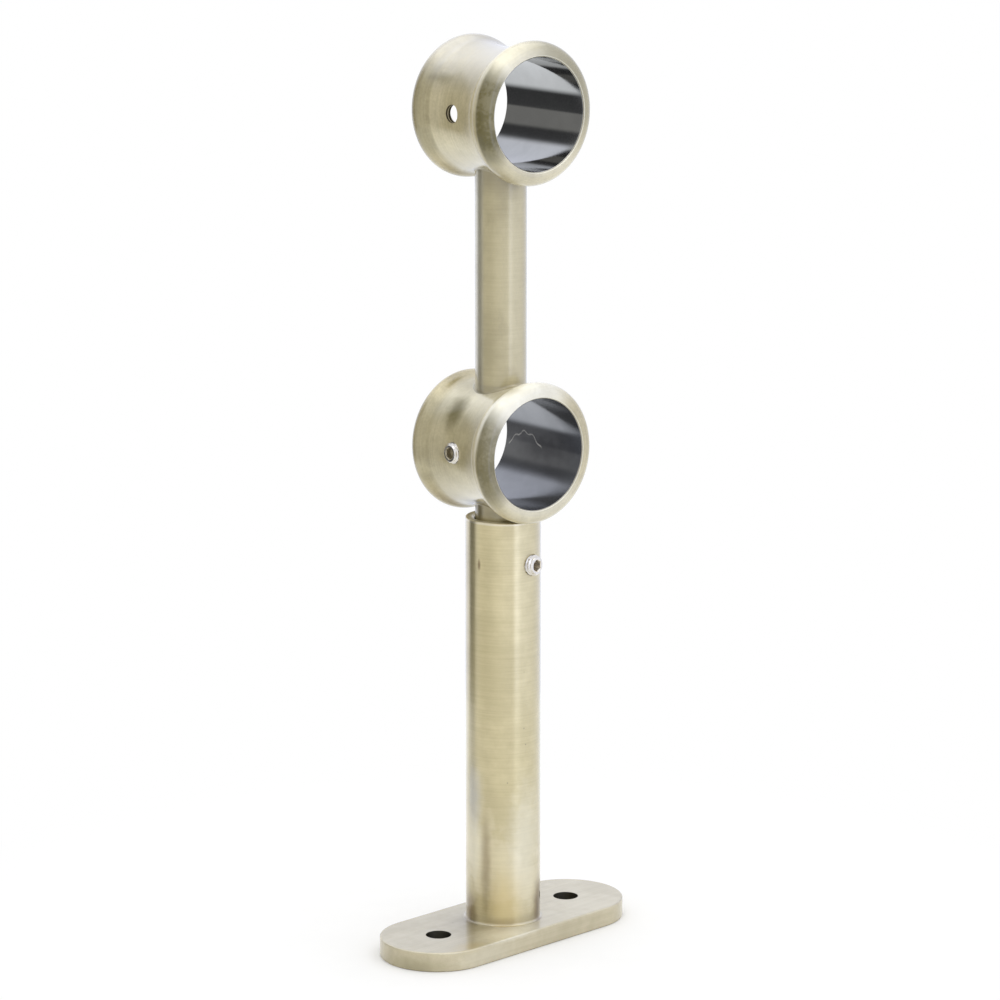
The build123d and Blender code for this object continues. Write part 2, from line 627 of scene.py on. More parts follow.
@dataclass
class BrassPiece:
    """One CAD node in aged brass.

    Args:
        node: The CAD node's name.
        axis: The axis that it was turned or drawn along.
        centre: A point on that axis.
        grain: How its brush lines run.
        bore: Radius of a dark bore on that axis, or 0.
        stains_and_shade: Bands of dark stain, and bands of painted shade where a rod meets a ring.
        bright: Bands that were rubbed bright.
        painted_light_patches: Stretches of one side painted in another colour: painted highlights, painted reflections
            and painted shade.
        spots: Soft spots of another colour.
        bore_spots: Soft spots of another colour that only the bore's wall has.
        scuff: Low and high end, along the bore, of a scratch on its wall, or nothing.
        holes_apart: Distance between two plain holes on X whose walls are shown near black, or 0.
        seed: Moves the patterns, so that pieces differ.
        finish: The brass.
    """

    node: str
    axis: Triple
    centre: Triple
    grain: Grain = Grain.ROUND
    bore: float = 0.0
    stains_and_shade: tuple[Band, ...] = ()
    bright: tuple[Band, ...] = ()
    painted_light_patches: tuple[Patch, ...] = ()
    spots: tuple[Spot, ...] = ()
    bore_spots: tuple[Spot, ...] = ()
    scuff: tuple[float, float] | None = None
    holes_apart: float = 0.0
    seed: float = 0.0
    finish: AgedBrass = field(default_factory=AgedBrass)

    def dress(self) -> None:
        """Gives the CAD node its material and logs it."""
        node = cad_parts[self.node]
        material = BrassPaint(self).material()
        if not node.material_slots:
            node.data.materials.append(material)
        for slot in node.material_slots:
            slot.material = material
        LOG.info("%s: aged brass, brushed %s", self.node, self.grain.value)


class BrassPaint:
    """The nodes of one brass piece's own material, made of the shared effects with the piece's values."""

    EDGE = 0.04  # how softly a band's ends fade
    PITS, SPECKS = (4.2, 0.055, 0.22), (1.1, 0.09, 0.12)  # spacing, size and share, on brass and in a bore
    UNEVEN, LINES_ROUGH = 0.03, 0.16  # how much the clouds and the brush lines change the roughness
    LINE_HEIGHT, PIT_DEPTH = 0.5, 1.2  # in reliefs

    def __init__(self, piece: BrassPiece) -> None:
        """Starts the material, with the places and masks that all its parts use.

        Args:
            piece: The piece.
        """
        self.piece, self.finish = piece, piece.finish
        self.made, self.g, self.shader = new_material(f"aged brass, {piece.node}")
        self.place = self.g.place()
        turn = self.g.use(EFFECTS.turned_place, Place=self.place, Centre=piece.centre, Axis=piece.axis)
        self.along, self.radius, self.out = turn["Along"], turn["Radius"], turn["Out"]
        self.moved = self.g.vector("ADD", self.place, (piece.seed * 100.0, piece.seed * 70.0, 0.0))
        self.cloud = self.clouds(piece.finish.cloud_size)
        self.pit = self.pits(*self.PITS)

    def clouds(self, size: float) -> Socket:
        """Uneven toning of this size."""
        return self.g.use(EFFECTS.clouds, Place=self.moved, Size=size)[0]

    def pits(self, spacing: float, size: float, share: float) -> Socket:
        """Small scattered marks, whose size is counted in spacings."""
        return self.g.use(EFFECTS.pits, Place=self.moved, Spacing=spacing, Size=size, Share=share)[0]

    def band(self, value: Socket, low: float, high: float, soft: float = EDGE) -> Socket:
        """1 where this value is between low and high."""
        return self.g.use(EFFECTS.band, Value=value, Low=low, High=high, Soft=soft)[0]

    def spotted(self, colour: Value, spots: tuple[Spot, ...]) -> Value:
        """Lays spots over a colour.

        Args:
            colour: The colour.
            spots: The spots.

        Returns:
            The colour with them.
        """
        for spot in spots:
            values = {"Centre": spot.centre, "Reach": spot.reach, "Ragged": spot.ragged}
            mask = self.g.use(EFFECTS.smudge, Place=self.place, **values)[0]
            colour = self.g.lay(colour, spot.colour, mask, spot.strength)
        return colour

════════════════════

WHAT IS BEING ASKED
Extract every line above exactly as it stands.

EXERCISE RESULT
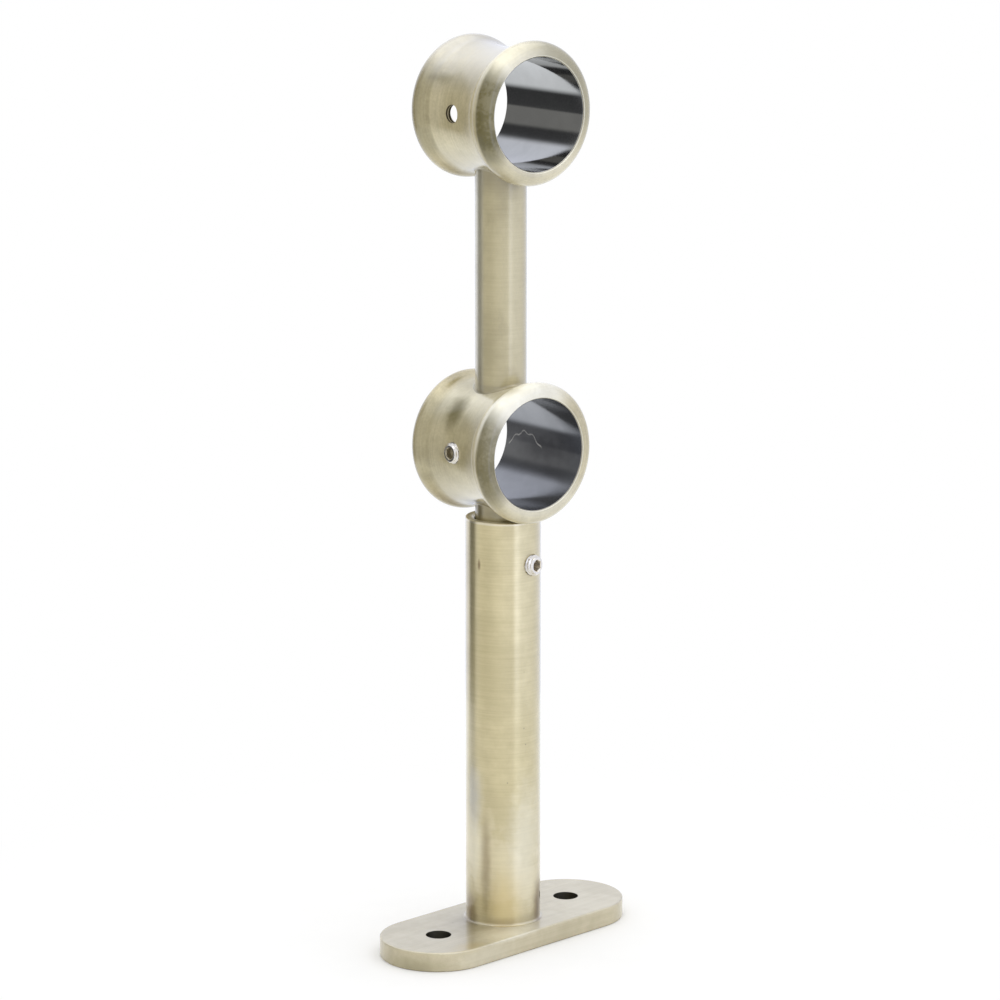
The build123d and Blender code for this object continues. Write part 2, from line 627 of scene.py on. More parts follow.
@dataclass
class BrassPiece:
    """One CAD node in aged brass.

    Args:
        node: The CAD node's name.
        axis: The axis that it was turned or drawn along.
        centre: A point on that axis.
        grain: How its brush lines run.
        bore: Radius of a dark bore on that axis, or 0.
        stains_and_shade: Bands of dark stain, and bands of painted shade where a rod meets a ring.
        bright: Bands that were rubbed bright.
        painted_light_patches: Stretches of one side painted in another colour: painted highlights, painted reflections
            and painted shade.
        spots: Soft spots of another colour.
        bore_spots: Soft spots of another colour that only the bore's wall has.
        scuff: Low and high end, along the bore, of a scratch on its wall, or nothing.
        holes_apart: Distance between two plain holes on X whose walls are shown near black, or 0.
        seed: Moves the patterns, so that pieces differ.
        finish: The brass.
    """

    node: str
    axis: Triple
    centre: Triple
    grain: Grain = Grain.ROUND
    bore: float = 0.0
    stains_and_shade: tuple[Band, ...] = ()
    bright: tuple[Band, ...] = ()
    painted_light_patches: tuple[Patch, ...] = ()
    spots: tuple[Spot, ...] = ()
    bore_spots: tuple[Spot, ...] = ()
    scuff: tuple[float, float] | None = None
    holes_apart: float = 0.0
    seed: float = 0.0
    finish: AgedBrass = field(default_factory=AgedBrass)

    def dress(self) -> None:
        """Gives the CAD node its material and logs it."""
        node = cad_parts[self.node]
        material = BrassPaint(self).material()
        if not node.material_slots:
            node.data.materials.append(material)
        for slot in node.material_slots:
            slot.material = material
        LOG.info("%s: aged brass, brushed %s", self.node, self.grain.value)


class BrassPaint:
    """The nodes of one brass piece's own material, made of the shared effects with the piece's values."""

    EDGE = 0.04  # how softly a band's ends fade
    PITS, SPECKS = (4.2, 0.055, 0.22), (1.1, 0.09, 0.12)  # spacing, size and share, on brass and in a bore
    UNEVEN, LINES_ROUGH = 0.03, 0.16  # how much the clouds and the brush lines change the roughness
    LINE_HEIGHT, PIT_DEPTH = 0.5, 1.2  # in reliefs

    def __init__(self, piece: BrassPiece) -> None:
        """Starts the material, with the places and masks that all its parts use.

        Args:
            piece: The piece.
        """
        self.piece, self.finish = piece, piece.finish
        self.made, self.g, self.shader = new_material(f"aged brass, {piece.node}")
        self.place = self.g.place()
        turn = self.g.use(EFFECTS.turned_place, Place=self.place, Centre=piece.centre, Axis=piece.axis)
        self.along, self.radius, self.out = turn["Along"], turn["Radius"], turn["Out"]
        self.moved = self.g.vector("ADD", self.place, (piece.seed * 100.0, piece.seed * 70.0, 0.0))
        self.cloud = self.clouds(piece.finish.cloud_size)
        self.pit = self.pits(*self.PITS)

    def clouds(self, size: float) -> Socket:
        """Uneven toning of this size."""
        return self.g.use(EFFECTS.clouds, Place=self.moved, Size=size)[0]

    def pits(self, spacing: float, size: float, share: float) -> Socket:
        """Small scattered marks, whose size is counted in spacings."""
        return self.g.use(EFFECTS.pits, Place=self.moved, Spacing=spacing, Size=size, Share=share)[0]

    def band(self, value: Socket, low: float, high: float, soft: float = EDGE) -> Socket:
        """1 where this value is between low and high."""
        return self.g.use(EFFECTS.band, Value=value, Low=low, High=high, Soft=soft)[0]

    def spotted(self, colour: Value, spots: tuple[Spot, ...]) -> Value:
        """Lays spots over a colour.

        Args:
            colour: The colour.
            spots: The spots.

        Returns:
            The colour with them.
        """
        for spot in spots:
            values = {"Centre": spot.centre, "Reach": spot.reach, "Ragged": spot.ragged}
            mask = self.g.use(EFFECTS.smudge, Place=self.place, **values)[0]
            colour = self.g.lay(colour, spot.colour, mask, spot.strength)
        return colour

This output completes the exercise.